Staedel Museum, Frankfurt

Artemisia Gentileschi, Judith Slaying Holofernes

I really admire the way she’s working hard to keep blood splatter off their dresses.

 

Staedel Museum, Frankfurt

Pompeo Girolamo Batoni, Allegory of the Arts

Architecture and Music in the background all, ‘No it’s fine, we like it back here in the dark, we prefer it actually, we’re pretty sensitive to light, we know you didn’t mean to imply that we’re unimportant or anything, yeah we understand, it’s just for the layout of the painting, sure, sure.’

 

Staedel Museum, Frankfurt

Middle Rhenish master, Crucifixion Altarpiece allegedly from St Peter’s in Frankfurt

Poor woman, she’s clinging to the crucifix and mourning the death of Jesus, and then along comes this horse that clearly wants a piece of her.

 

Staedel Museum, Frankfurt

Strasbourg master, The Preparation of the Cross

Wardrobe & makeup doing some fix-up work on Jesus between takes on set.

 

Staedel Museum, Frankfurt

Adriaen Brouwer, The Bitter Potion

Ordered ale.

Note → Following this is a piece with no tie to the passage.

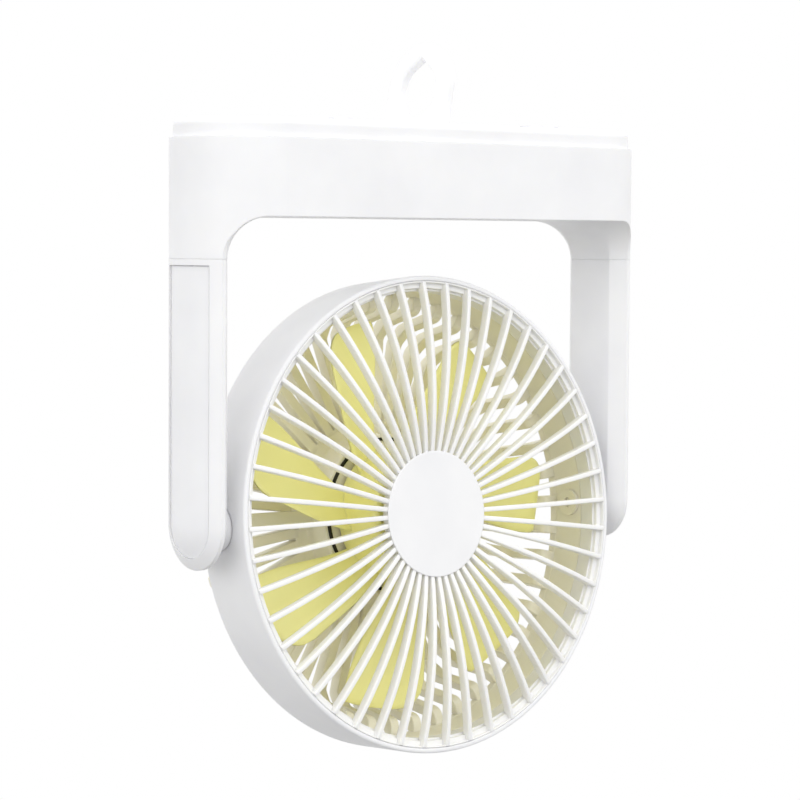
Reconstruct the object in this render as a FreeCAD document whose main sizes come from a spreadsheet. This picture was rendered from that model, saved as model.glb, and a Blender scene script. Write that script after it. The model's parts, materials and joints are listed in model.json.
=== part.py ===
"""A hanging camping fan: a battery base with a folding loop, two arms and a swinging fan head.

The fan is modelled as it hangs, in millimetres, with +Z up and the front of the head towards -Y.
Pieces of the base and arms are drawn in the base's own frame, whose z = 0 is the seam between
the base's body and its cap. Pieces of the head are drawn about the head's axis, with +Z forwards,
and are turned into place about the tilt axis. The origin of the finished fan is the top of the
loop's eye, where a hook carries it.
"""
import FreeCAD, Part
import math
import os
import Sketcher
from FreeCAD import Placement, Rotation, Vector

SIZES = {
    "arm_depth": 11.8,
    "base_depth": 54.0,
    "body_height": 28.2,
    "cap_height": 7.0,
    "cap_inset": 1.5,
    "cap_round": 2.4,
    "shell_wall": 2.2,
    "lip_depth": 2.0,
    "seam_gap": 0.15,
    "root_height": 15.3,
    "root_round": 15.3,
    "side_gap": 4.2,
    "arm_slope_depth": 4.7,
    "arm_face_half": 10.9,
    "arm_half": 16.4,
    "arm_end_rise": 1.6,
    "arm_round": 1.2,
    "arm_wall": 2.2,
    "arm_pocket_half": 9.6,
    "head_room": 22.3,
    "cover_half": 11.9,
    "cover_recess": 0.7,
    "cover_thick": 1.8,
    "cover_gap": 0.1,
    "cover_top_gap": 2.4,
    "peg_radius": 1.4,
    "peg_side": 6.6,
    "lead_radius": 0.9,
    "lead_depth": 7.7,
    "head_tilt": 4.5,
    "drum_radius": 90.0,
    "drum_taper": 0.8,
    "drum_wall": 3.8,
    "drum_front": 15.8,
    "drum_rear": 11.5,
    "drum_round": 1.3,
    "rim_width": 1.9,
    "rim_depth": 3.2,
    "skirt_thick": 1.8,
    "skirt_split": 6.2,
    "skirt_gap": 0.1,
    "rib_count": 48,
    "rib_phase": 0.53,
    "rib_width": 1.8,
    "rib_depth": 3.6,
    "rib_crest": 19.5,
    "rib_crest_place": 54.0,
    "ring_width": 1.0,
    "ring_rise": 1.4,
    "hub_radius": 23.4,
    "hub_cap_edge": 0.4,
    "hub_cap_thick": 1.4,
    "guard_thick": 3.5,
    "bar_count": 46,
    "bar_phase": 0.54,
    "bar_width": 4.0,
    "guard_open_bore": 36.0,
    "dish_depth": 21.2,
    "dish_shoulder": 3.4,
    "dish_wall": 10.0,
    "dish_turn": 4.9,
    "dish_rise": 5.0,
    "dish_thick": 3.2,
    "floor_thick": 5.5,
    "pod_radius": 31.0,
    "pod_wall": 2.5,
    "pod_front": 13.2,
    "pod_plate": 2.5,
    "pod_rear": 32.6,
    "gasket_thick": 0.7,
    "lead_end_place": 22.0,
    "channel_height": 4.4,
    "channel_wall": 0.9,
    "axle_radius": 4.0,
    "axle_bore": 2.0,
    "axle_fit": 0.05,
    "axle_flange": 5.2,
    "axle_reach": 5.7,
    "boss_radius": 8.3,
    "boss_gap": 0.3,
    "washer_thick": 0.5,
    "clip_thick": 0.7,
    "bearing_stub": 2.0,
    "blade_count": 7,
    "blade_gap": 9.9,
    "blade_thick": 1.6,
    "blade_corner": 10.5,
    "blade_phase": 0.0,
    "impeller_hub": 25.4,
    "impeller_front": 10.8,
    "impeller_rear": 11.5,
    "impeller_wall": 2.9,
    "shaft_radius": 1.5,
    "bearing_radius": 3.2,
    "post_radius": 5.0,
    "post_front": 6.3,
    "bearing_length": 3.0,
    "magnet_radius": 21.0,
    "cup_front": 8.4,
    "cup_rear": 7.0,
    "cup_thick": 1.4,
    "tooth_count": 9,
    "stator_radius": 18.4,
    "stator_half": 4.0,
    "loop_half": 17.3,
    "loop_straight": 16.5,
    "loop_thick": 4.4,
    "loop_round": 1.3,
    "eye_radius": 10.5,
    "eye_place": 15.6,
    "eye_point": 12.4,
    "loop_lean": 9.5,
    "hinge_place": 2.0,
    "hinge_height": 4.5,
    "hinge_barrel": 2.4,
    "pin_radius": 1.5,
    "pin_front": 22.5,
    "pin_rear": 24.9,
    "recess_gap": 0.45,
    "foot_place": 50.0,
    "foot_side": 17.0,
    "foot_length": 17.0,
    "foot_width": 8.0,
    "foot_thick": 1.4,
    "foot_sunk": 0.6,
    "screw_radius": 1.1,
    "screw_head": 2.6,
    "post_round": 3.2,
    "cell_radius": 9.2,
    "cell_length": 65.0,
    "cell_gap": 0.6,
    "board_place": 17.4,
    "board_thick": 1.6,
    "board_half": 36.0,
    "board_height": 21.0,
    "button_radius": 4.4,
    "button_gap": 0.2,
    "button_proud": 1.0,
    "button_travel": 0.5,
    "button_level": 13.0,
    "fan_button_place": 18.0,
    "usb_place": 20.0,
    "usb_width": 9.2,
    "usb_height": 3.4,
    "lens_place": 29.0,
    "lens_radius": 1.5,
}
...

Got lager.

 

Staedel Museum, Frankfurt

Northern Netherlandish master, Triptych with the Crucifixion, Saints and Donors

‘We’re definitely in the wrong triptych.’
‘I told you we went to the wrong one.’
‘I know, I’m sorry! I just got nervous and jumped in. What are we going to do now?’
‘Smile. Look like you’re praying. Maybe they won’t notice.’

The Staedel Museum in Frankfurt, Germany is a wonderful place. I spent three hours on the Old Masters’ floor alone. Many beautiful pieces to discover–if you’re ever in Frankfurt, be sure to visit!